Contemporaneamente però si è fatto strada anche un altro modello che supera il criterio rigorosamente economico e i cui ingredienti principali sono la coesione sociale, la condivisione di obiettivi e valori, il senso di appartenenza. È grazie all’azione di questi fattori che si spiegano alcune buone performance: «Il livello di sviluppo economico delle regioni italiane», ha spiegato Caselli, «può essere spiegato dall’intensità e dalla interazione delle dimensioni che formano l’indicatore di capitale territoriale». Ovvero le diverse forme di capitale (naturale, tecnico, umano e sociale).

Il futuro sta nelle relazioni.  Per immaginare gli scenari prossimi, Unioncamere propone un ribaltamento di prospettiva che parta dal convincimento che  è un  territorio competitivo a fare  le imprese e le persone competitive (e non viceversa, come si è spesso sostenuto).
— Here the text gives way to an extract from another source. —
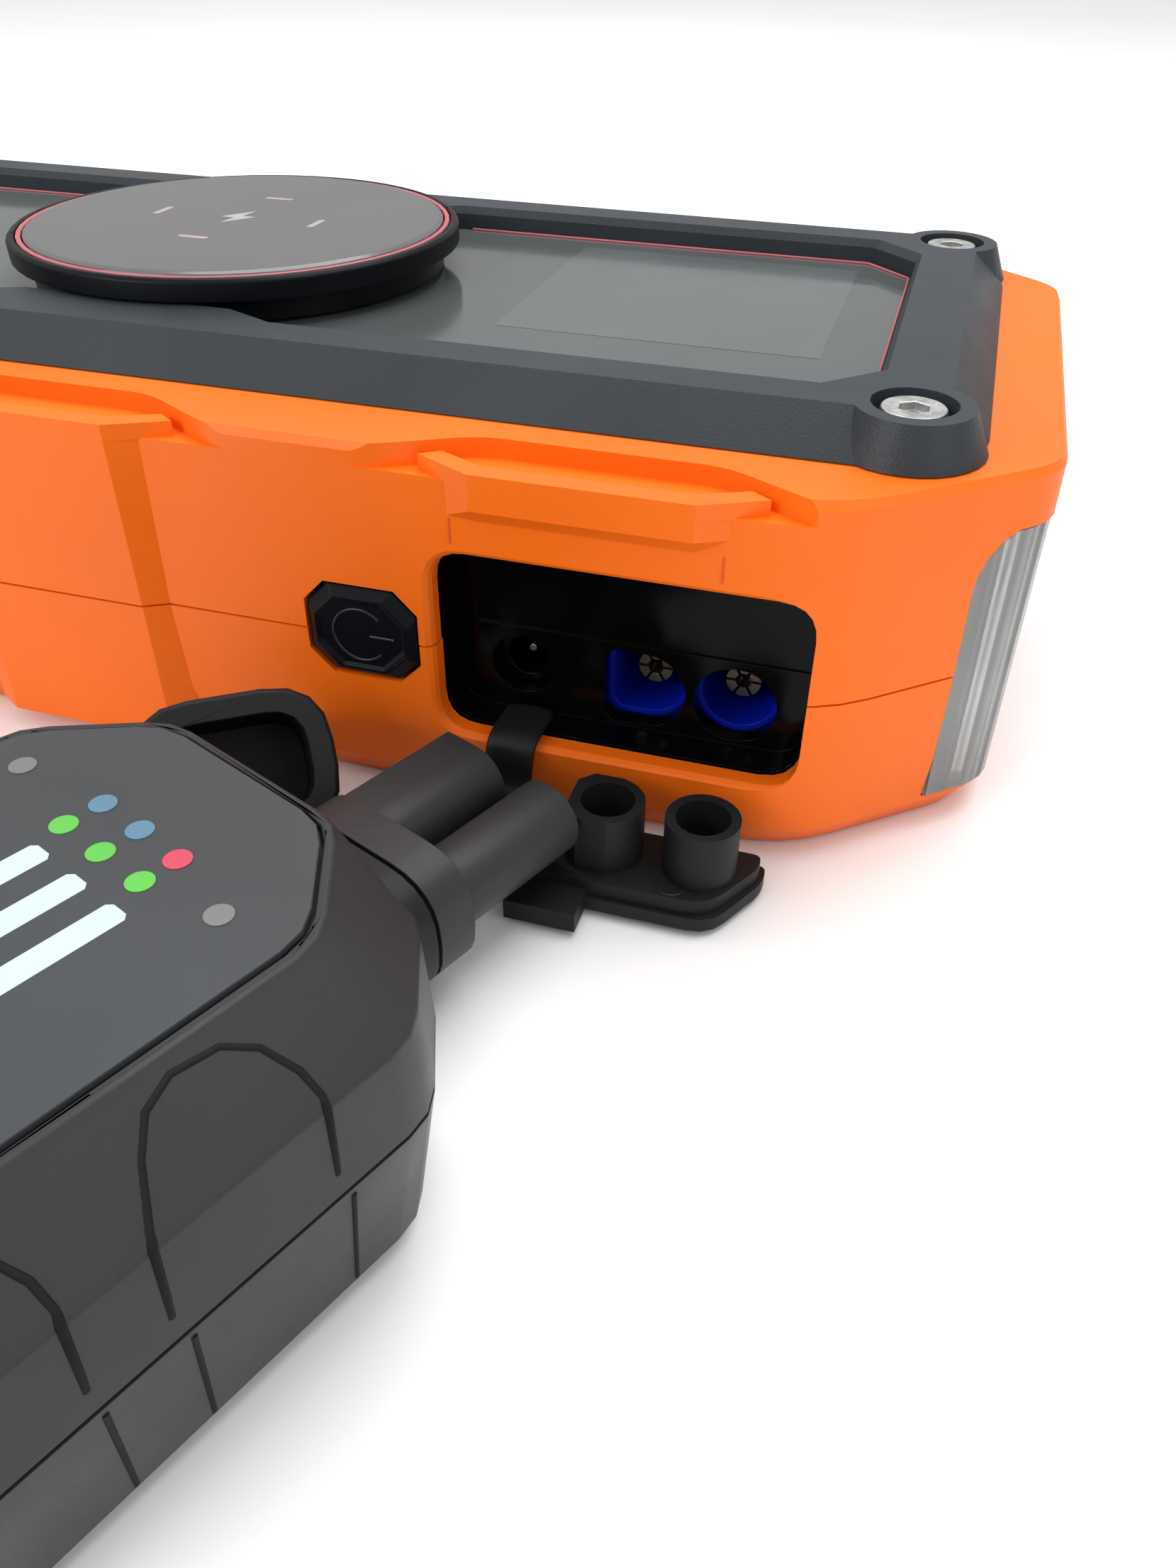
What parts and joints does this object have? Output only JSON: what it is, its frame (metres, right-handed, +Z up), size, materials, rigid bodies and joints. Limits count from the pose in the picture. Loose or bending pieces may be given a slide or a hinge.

Da qui l’idea della necessità di trovare nuovi modi per fare sistema. «Come sarà l’Italia del 2030 dipenderà da noi», ha concluso Caselli, «dalla nostra capacità di portare a valore cambiamenti ineludibili – come quelli demografici e migratori – dalla nostra visione di ciò che vogliamo essere e dalla forza che avremo per operare scelte forti affinché tale visione si avveri». E il paradigma indicato è quello informatico: il paese deve puntare a organizzarsi secondo i paradigmi del web 2.0, che si fonda sulla trasparenza, sulla pari dignità di tutti i membri, sull’aiuto reciproco, sul valore del dono, sulla condivisione, sull’intelligenza e sul cuore delle persone.